Les chapelles d’absides sont toutes fermées par une grille, ce qui accentue l’effet sombre qui règne au niveau du sol. Contraste saisissant avec le plafond de la voûte qui lui est éclairé d’une lueur jaune ocre lui donnant l’effet de l’or. C’est donc spontanément avec les yeux orientés vers le ciel que nous avons circulé dans le parcimonieux espace accessible, ici encore les visites étant par essence payantes (en-dehors de l’heure de la messe dominicale).

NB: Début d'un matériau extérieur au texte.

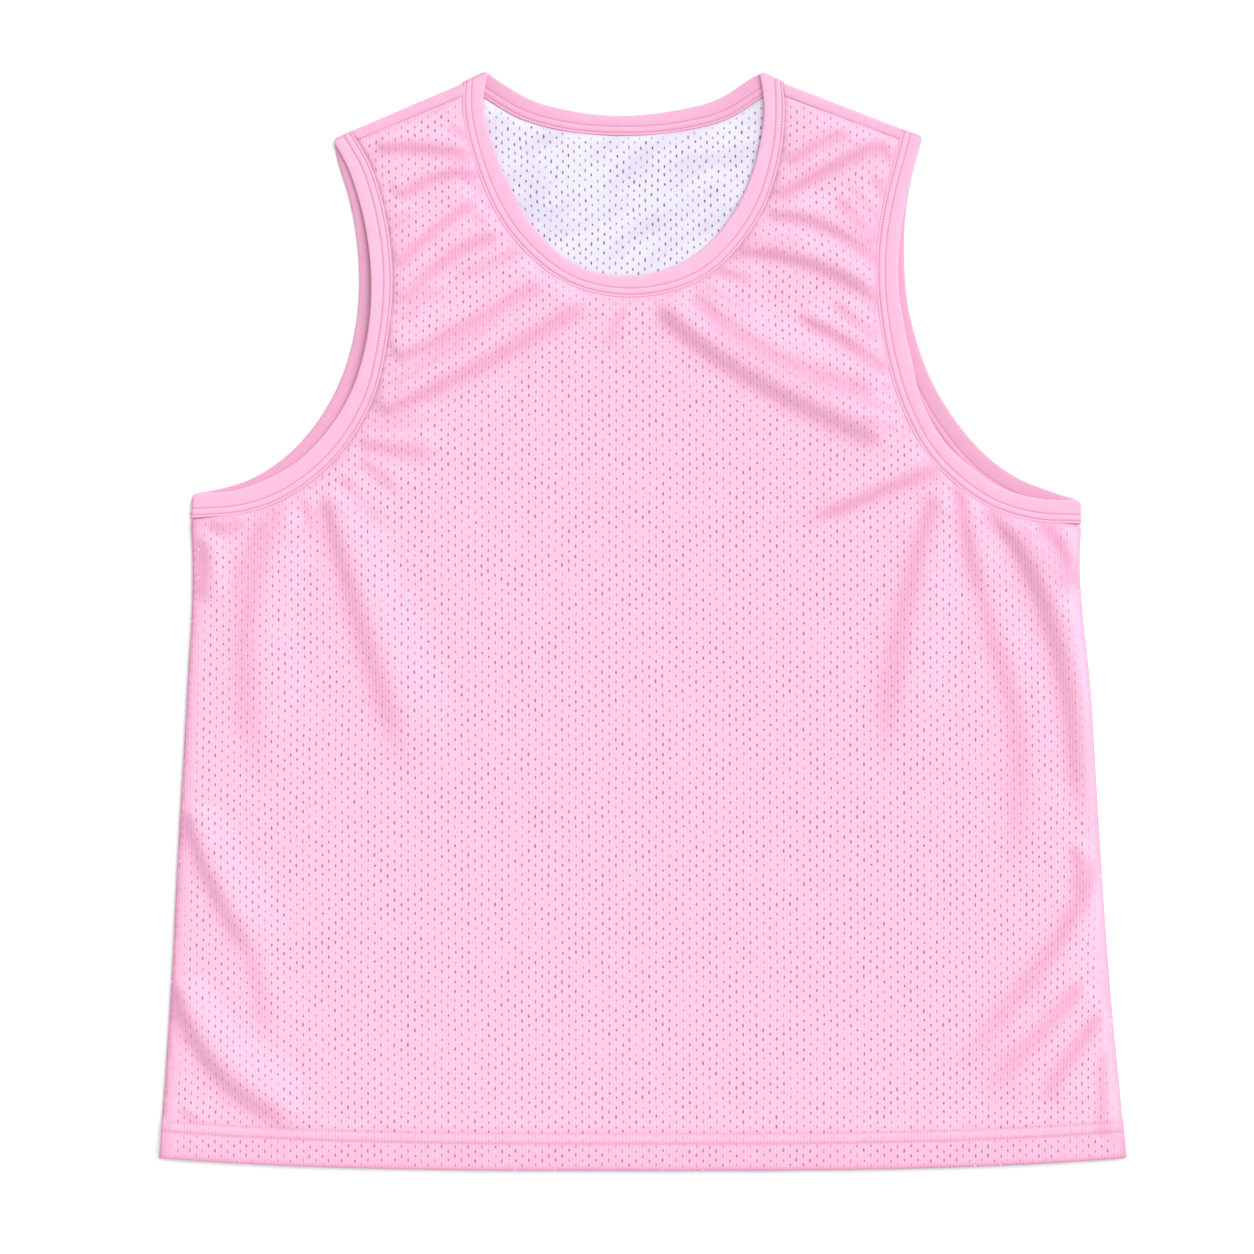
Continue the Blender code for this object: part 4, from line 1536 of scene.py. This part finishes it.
@dataclass
class ShoulderStrip:
    """The smooth tape over a shoulder seam, folded over the shoulder's top edge."""

    name: str
    node: str
    ends: tuple[StripEnd, StripEnd]
    pitch: float = 2.5
    turn_steps: int = 7
    leg_steps: int = 4
    puff: float = 0.4
    puff_start: float = 0.08
    tuck: float = 1.2
    flat: tuple[float, float] = (80.0, 19.0)

    def ring(self, fold: Points, front: Points, back: Points, inward: Points) -> Points:
        """Makes one section: a leg on the front, a turn, and a leg on the back.

        Args:
            fold: where it folds, on the plan.
            front: where it is sewn to the front.
            back: where it is sewn to the back.
            inward: the level way from the fold into the garment.

        Returns:
            Its corners, over the outer side and back along the inner one.
        """
        half = LAY.panel_wall / 2
        radius = (LAY.front_seam - 2 * half) / 2
        axis = fold + inward * (radius + half)
        faces = []
        for size in (radius + half, radius - half):
            side = []
            puff = self.puff if size > radius else 0.0
            for share in np.linspace(0.0, 1.0, self.leg_steps + 1)[:-1]:
                rounded = self.puff_start + (1.0 - self.puff_start) * share
                height = half + radius + size + puff * math.sin(math.pi * rounded)
                side.append(np.append(front + (axis - front) * share, height))
            for step in range(self.turn_steps + 2):
                angle = math.pi * step / (self.turn_steps + 1)
                level = axis - inward * size * math.sin(angle)
                side.append(np.append(level, half + radius + size * math.cos(angle)))
            for share in np.linspace(0.0, 1.0, self.leg_steps + 1)[1:]:
                side.append(np.append(axis + (back - axis) * share, half + radius - size))
            faces.append(side)
        return np.array(faces[0] + faces[1][::-1])

    def build(self, finish: bpy.types.Material) -> bpy.types.Object:
        """Builds the strip.

        Args:
            finish: its tape.

        Returns:
            The piece.
        """
        neck, arm = (np.array(end, float) for end in self.ends)
        run = arm[:2] - neck[:2]
        length = np.linalg.norm(run)
        inward = np.array((run[1], -run[0])) / length
        if inward[1] > 0:
            inward = -inward
        rings, places = [], []
        over = self.tuck / length
        for share in np.linspace(-over, 1.0 + over, round(length / self.pitch) + 1):
            place = neck + (arm - neck) * share
            ring = self.ring(place[:2], place[2:4], place[4:], inward)
            rings.append(ring)
            way = np.linalg.norm(ring[:, :2] - place[:2], axis=1)
            places.append(np.column_stack((np.full(len(ring), share * length), way)))
        if run[0] > 0:
            rings.reverse()
            places.reverse()
        corners, faces = tube(rings, False)
        mesh = new_mesh(self.name, corners, faces, np.concatenate(places))
        made = link(self.name, mesh, [finish])
        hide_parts(self.node)
        return made


def linear(colour: str) -> tuple[float, float, float, float]:
    """Turns an sRGB hex colour to linear red, green, blue and alpha."""
    parts = [int(colour[place : place + 2], 16) / 255 for place in (1, 3, 5)]
    return (*(c / 12.92 if c <= 0.04045 else ((c + 0.055) / 1.055) ** 2.4 for c in parts), 1.0)


MATH = "ShaderNodeMath"
RANGE = "ShaderNodeMapRange"
NOISE = "ShaderNodeTexNoise"
MIX = "ShaderNodeMix"
COMBINE = "ShaderNodeCombineXYZ"
MIX_COLOUR = 2


def add(
    tree: bpy.types.NodeTree, kind: str, feeds: tuple | dict = (), **settings: object,
) -> bpy.types.Node:
    """Adds a node with its settings, and feeds its sockets.

    Args:
        tree: the material's nodes.
        kind: the node's kind.
        feeds: what each socket takes, by place or by name: a node's first output, a socket,
            a value, or None to leave it.
        settings: the node's own properties.

    Returns:
        The node.
    """
    node = tree.nodes.new(kind)
    for name, value in settings.items():
        setattr(node, name, value)
    for key, value in feeds.items() if isinstance(feeds, dict) else enumerate(feeds):
        source = value.outputs[0] if isinstance(value, bpy.types.Node) else value
        if isinstance(source, bpy.types.NodeSocket):
            tree.links.new(source, node.inputs[key])
        elif source is not None:
            node.inputs[key].default_value = source
    return node


def new_material(name: str) -> tuple[bpy.types.Material, bpy.types.NodeTree, bpy.types.Node]:
    """Makes an empty material with a Principled shader.

    Args:
        name: the material's name.

    Returns:
        The material, its nodes and its shader.
    """
    made = bpy.data.materials.new(name)
    made.use_nodes = True
    return made, made.node_tree, made.node_tree.nodes["Principled BSDF"]


class Net(NamedTuple):
    """The net of holes at each place: columns counted across, chances, and way to a hole."""

    columns: bpy.types.Node
    chances: bpy.types.Node
    far: bpy.types.NodeSocket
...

A ce stade du voyage je ne peux que me renforcer dans l’idée qu’une bonne préparation suppose non pas seulement de s’assurer de l’hébergement et du circuit routier entre chaque étape, mais aussi et surtout de se pencher sur l’Histoire des régions traversées. Sans connaître l’Histoire, un monument n’est qu’un tas de pierres muet dont il est impossible d’apprécier l’importance, la subtilité, de comprendre son origine et son affectation. Ce que nous n’avons fait avant nous le ferons après, alimentant d’autant plus l’envie de revenir. Après tout, les savants qui accompagnaient Bonaparte dans sa campagne d’Egypte étaient tous incultes face à ces monuments dont personne ne comprenait encore le sens à cette époque, cela ne les a pas empêché de s’en émerveiller et d’en rapporter des planches qui aujourd’hui encore impressionnent par leur qualité.


Demain matin, ce sera au-revoir Séville, une ville qui jusqu’ici n’était qu’un nom associé à d’autres comme le Barbier, l’exposition universelle, sans s’être jamais concrétisé par aucune image. Ce que c’est sans doute de n’avoir jamais étudié l’Espagnol, je n’ai pour être franc aucune culture de ce pays qui désormais m’enchante. Cadix avant elle comme Gibraltar sont désormais devenus des souvenirs et évocations bien concrets. Il est bon de circuler ainsi dans des villes qui ont marqué de leur nom l’Histoire universelle ou la culture.